▶ **Task statement**:
Your task is to output the data exactly as it stands.

** Start Supplied data **

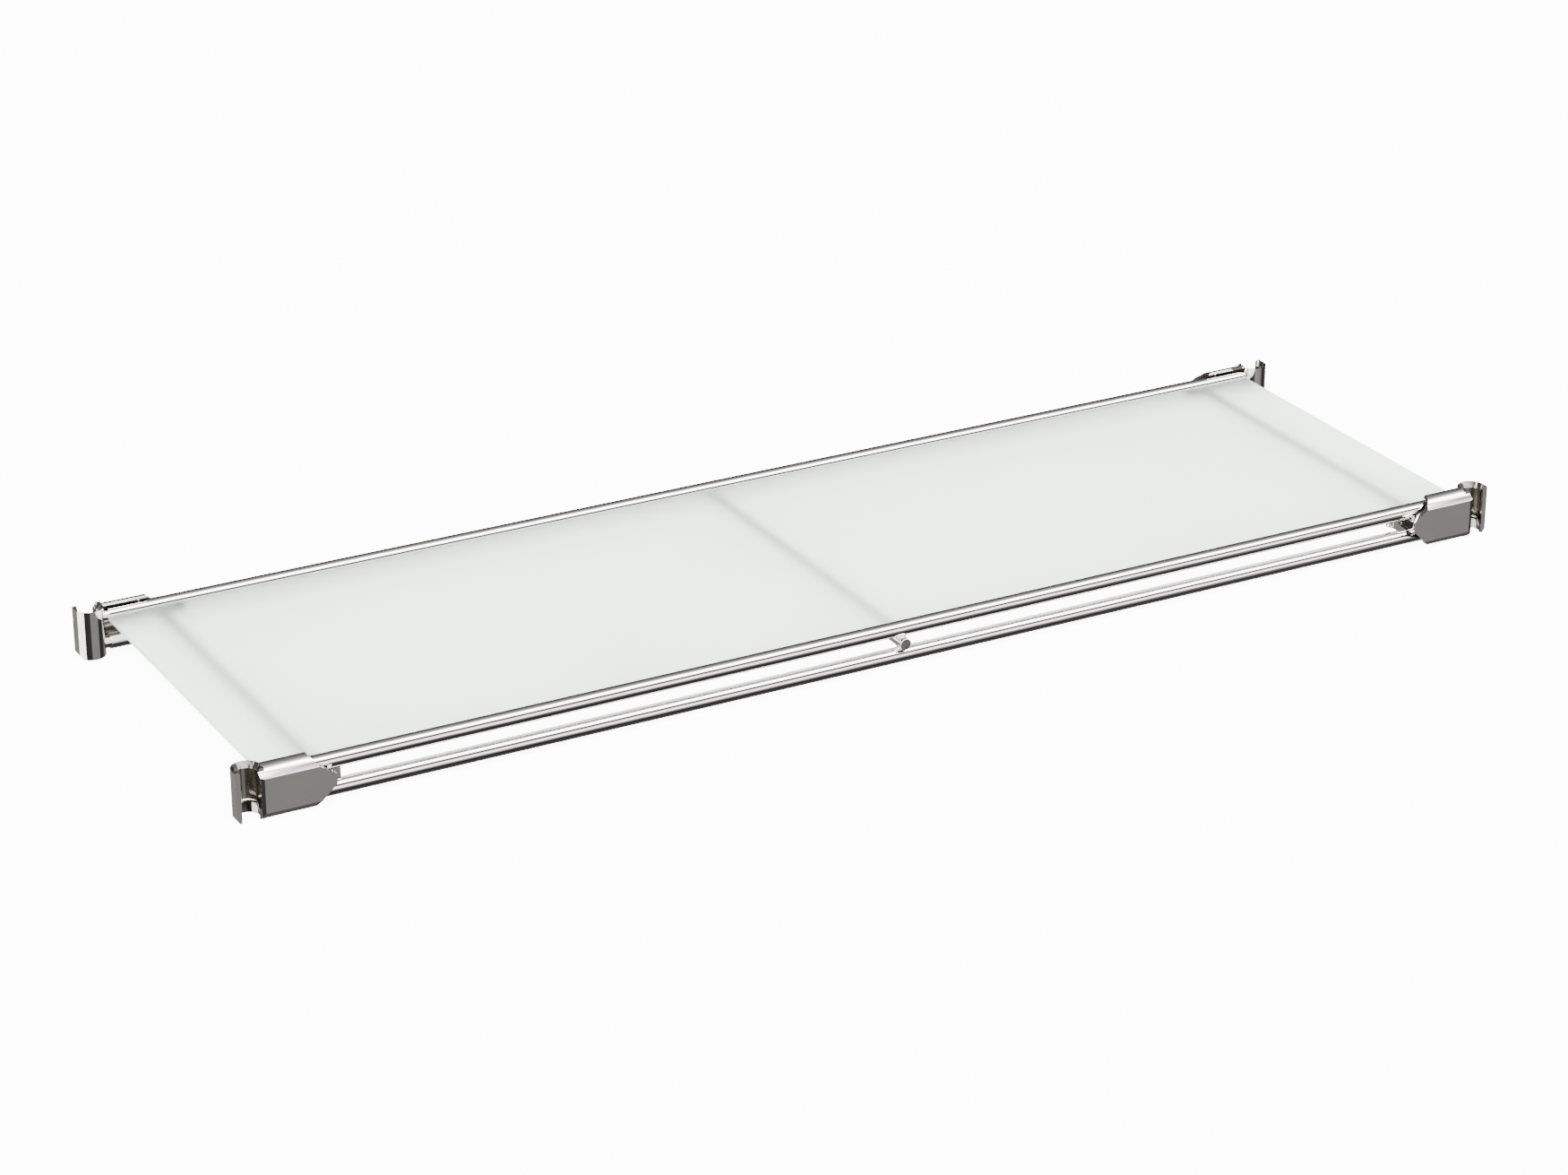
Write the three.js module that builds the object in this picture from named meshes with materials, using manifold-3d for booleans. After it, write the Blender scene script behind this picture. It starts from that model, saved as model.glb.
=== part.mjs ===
// A shelf that clips on to four round upright posts: a frosted glass panel lies between two pairs of
// chromed rails, and a cast bracket at each corner grips a post in an open, U-shaped sleeve.
//
// Frame: millimetres, +Z up. The origin is the middle of the base, level with the sleeves' lower ends.
// X runs along the shelf, Y across it.

import * as THREE from 'three';
import { mergeVertices } from 'three/addons/utils/BufferGeometryUtils.js';
import Module from 'manifold-3d';

const wasm = await Module();
wasm.setup();

// ---- Driving dimensions -------------------------------------------------------------------------

const OVERALL_LENGTH = 1220.7;
const POST_RADIUS = 9.525;          // a 3/4 inch round upright
const SLEEVE_WALL = 2.75;
const SLEEVE_HEIGHT = 44.5;
const RAIL_RADIUS = 6.8;
const RAIL_WALL = 1.2;
const RAIL_SPACING_ACROSS = 348.8;  // front rail axis to back rail axis
const RAIL_SPACING_DOWN = 24.4;     // top rail axis to bottom rail axis
const TOP_RAIL_HEIGHT = 33.9;
const PANEL_THICKNESS = 4;
const PANEL_ABOVE_RAIL_AXIS = 2.4;  // the panel's top face sits just below the top of the rails
const CROSS_BAR_RADIUS = 5.2;
const END_BAR_X = 535.3;
const CLEARANCE = 0.05;             // between parts that are pressed or welded together
const RUNNING_GAP = 0.1;            // between the loose panel and its bumpers

// ---- Sizes that follow from them ----------------------------------------------------------------

const BORE_RADIUS = POST_RADIUS + 0.175;
const SLEEVE_RADIUS = BORE_RADIUS + SLEEVE_WALL;
const SLEEVE_X = OVERALL_LENGTH / 2 - SLEEVE_RADIUS;
const SLEEVE_WALL_X = SLEEVE_X - SLEEVE_RADIUS;
const RAIL_END_X = SLEEVE_WALL_X - 3.4;
const RAIL_Y = RAIL_SPACING_ACROSS / 2;
const BOTTOM_RAIL_HEIGHT = TOP_RAIL_HEIGHT - RAIL_SPACING_DOWN;
const MIDDLE_HEIGHT = (TOP_RAIL_HEIGHT + BOTTOM_RAIL_HEIGHT) / 2;
const PANEL_TOP = TOP_RAIL_HEIGHT + PANEL_ABOVE_RAIL_AXIS;
const PANEL_BOTTOM = PANEL_TOP - PANEL_THICKNESS;
const PANEL_HALF_LENGTH = RAIL_END_X + 2;
const PANEL_HALF_WIDTH = RAIL_Y - RAIL_RADIUS - 0.9;
const PANEL_EDGE_BEVEL = 0.4;
const BAR_TIP_Y = RAIL_Y + RAIL_RADIUS + 1.6;
const BAR_BORE_RADIUS = CROSS_BAR_RADIUS - 0.95;
const BAR_TIP_CHAMFER = 0.5;
const WELD_RADIUS = 4.3;
const PLUG_LENGTH = 6;
const PLUG_CHAMFER = 0.3;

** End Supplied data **

▶ **Right answer**:
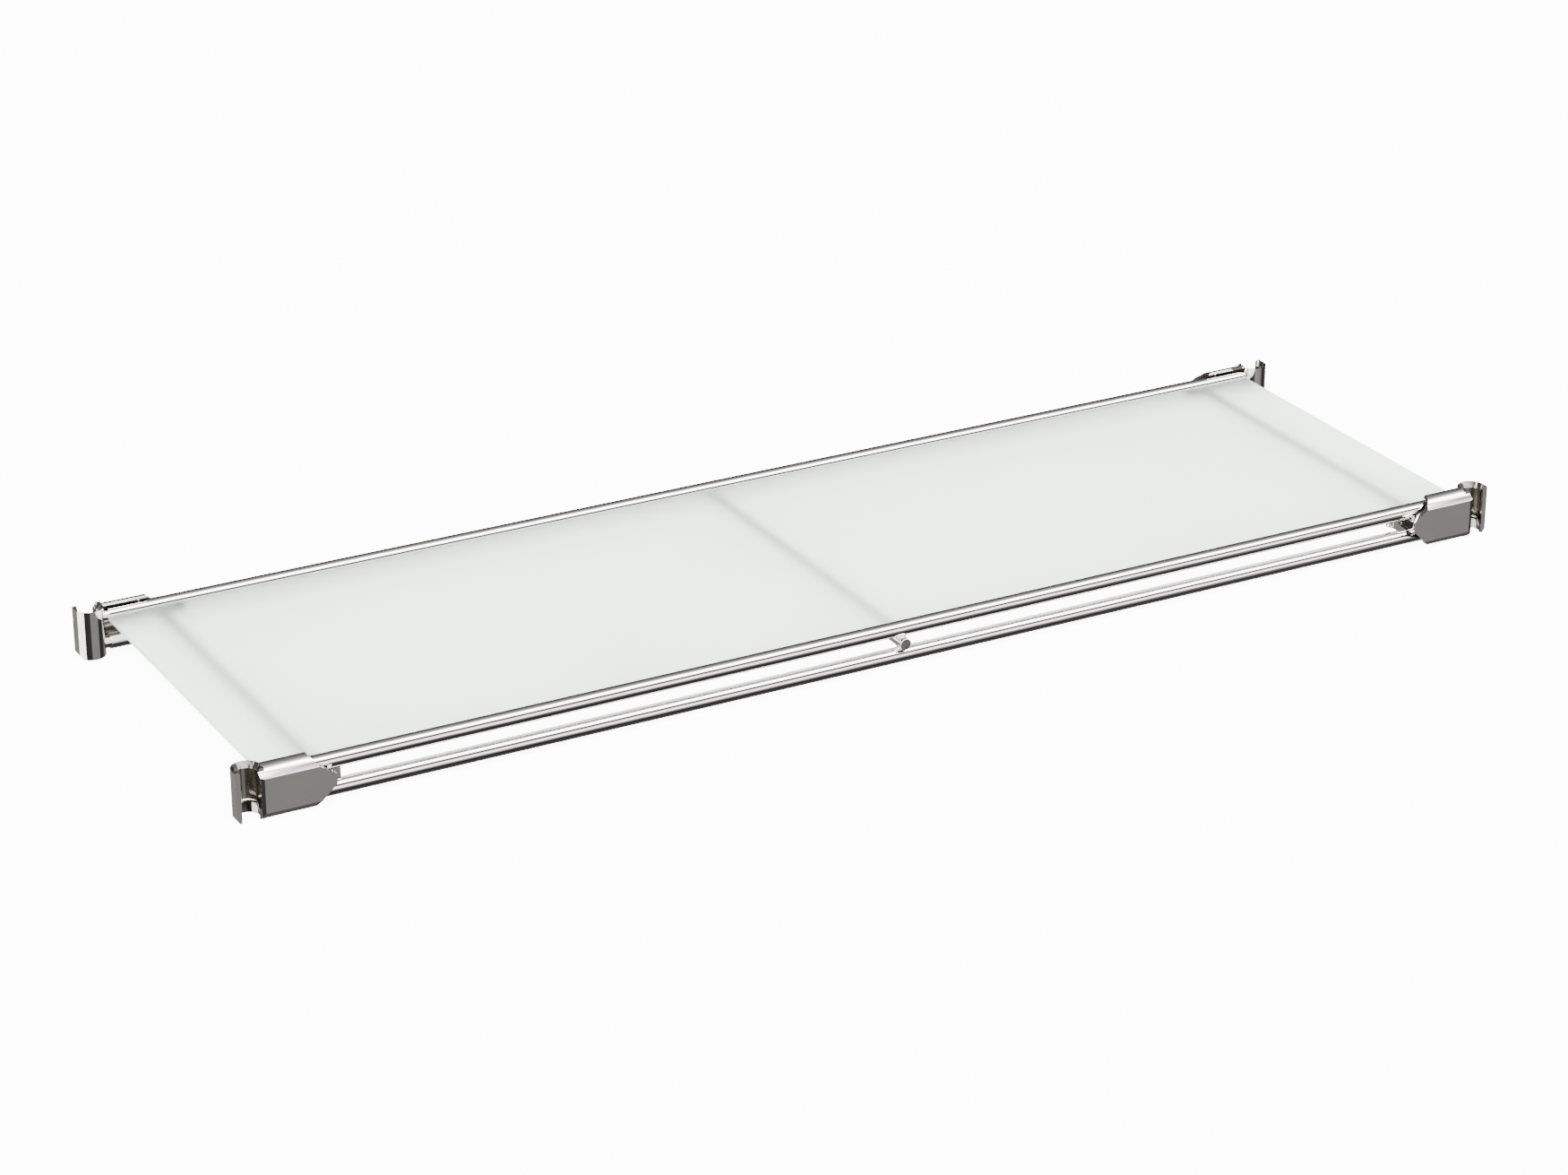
Write the three.js module that builds the object in this picture from named meshes with materials, using manifold-3d for booleans. After it, write the Blender scene script behind this picture. It starts from that model, saved as model.glb.
=== part.mjs ===
// A shelf that clips on to four round upright posts: a frosted glass panel lies between two pairs of
// chromed rails, and a cast bracket at each corner grips a post in an open, U-shaped sleeve.
//
// Frame: millimetres, +Z up. The origin is the middle of the base, level with the sleeves' lower ends.
// X runs along the shelf, Y across it.

import * as THREE from 'three';
import { mergeVertices } from 'three/addons/utils/BufferGeometryUtils.js';
import Module from 'manifold-3d';

const wasm = await Module();
wasm.setup();

// ---- Driving dimensions -------------------------------------------------------------------------

const OVERALL_LENGTH = 1220.7;
const POST_RADIUS = 9.525;          // a 3/4 inch round upright
const SLEEVE_WALL = 2.75;
const SLEEVE_HEIGHT = 44.5;
const RAIL_RADIUS = 6.8;
const RAIL_WALL = 1.2;
const RAIL_SPACING_ACROSS = 348.8;  // front rail axis to back rail axis
const RAIL_SPACING_DOWN = 24.4;     // top rail axis to bottom rail axis
const TOP_RAIL_HEIGHT = 33.9;
const PANEL_THICKNESS = 4;
const PANEL_ABOVE_RAIL_AXIS = 2.4;  // the panel's top face sits just below the top of the rails
const CROSS_BAR_RADIUS = 5.2;
const END_BAR_X = 535.3;
const CLEARANCE = 0.05;             // between parts that are pressed or welded together
const RUNNING_GAP = 0.1;            // between the loose panel and its bumpers

// ---- Sizes that follow from them ----------------------------------------------------------------

const BORE_RADIUS = POST_RADIUS + 0.175;
const SLEEVE_RADIUS = BORE_RADIUS + SLEEVE_WALL;
const SLEEVE_X = OVERALL_LENGTH / 2 - SLEEVE_RADIUS;
const SLEEVE_WALL_X = SLEEVE_X - SLEEVE_RADIUS;
const RAIL_END_X = SLEEVE_WALL_X - 3.4;
const RAIL_Y = RAIL_SPACING_ACROSS / 2;
const BOTTOM_RAIL_HEIGHT = TOP_RAIL_HEIGHT - RAIL_SPACING_DOWN;
const MIDDLE_HEIGHT = (TOP_RAIL_HEIGHT + BOTTOM_RAIL_HEIGHT) / 2;
const PANEL_TOP = TOP_RAIL_HEIGHT + PANEL_ABOVE_RAIL_AXIS;
const PANEL_BOTTOM = PANEL_TOP - PANEL_THICKNESS;
const PANEL_HALF_LENGTH = RAIL_END_X + 2;
const PANEL_HALF_WIDTH = RAIL_Y - RAIL_RADIUS - 0.9;
const PANEL_EDGE_BEVEL = 0.4;
const BAR_TIP_Y = RAIL_Y + RAIL_RADIUS + 1.6;
const BAR_BORE_RADIUS = CROSS_BAR_RADIUS - 0.95;
const BAR_TIP_CHAMFER = 0.5;
const WELD_RADIUS = 4.3;
const PLUG_LENGTH = 6;
const PLUG_CHAMFER = 0.3;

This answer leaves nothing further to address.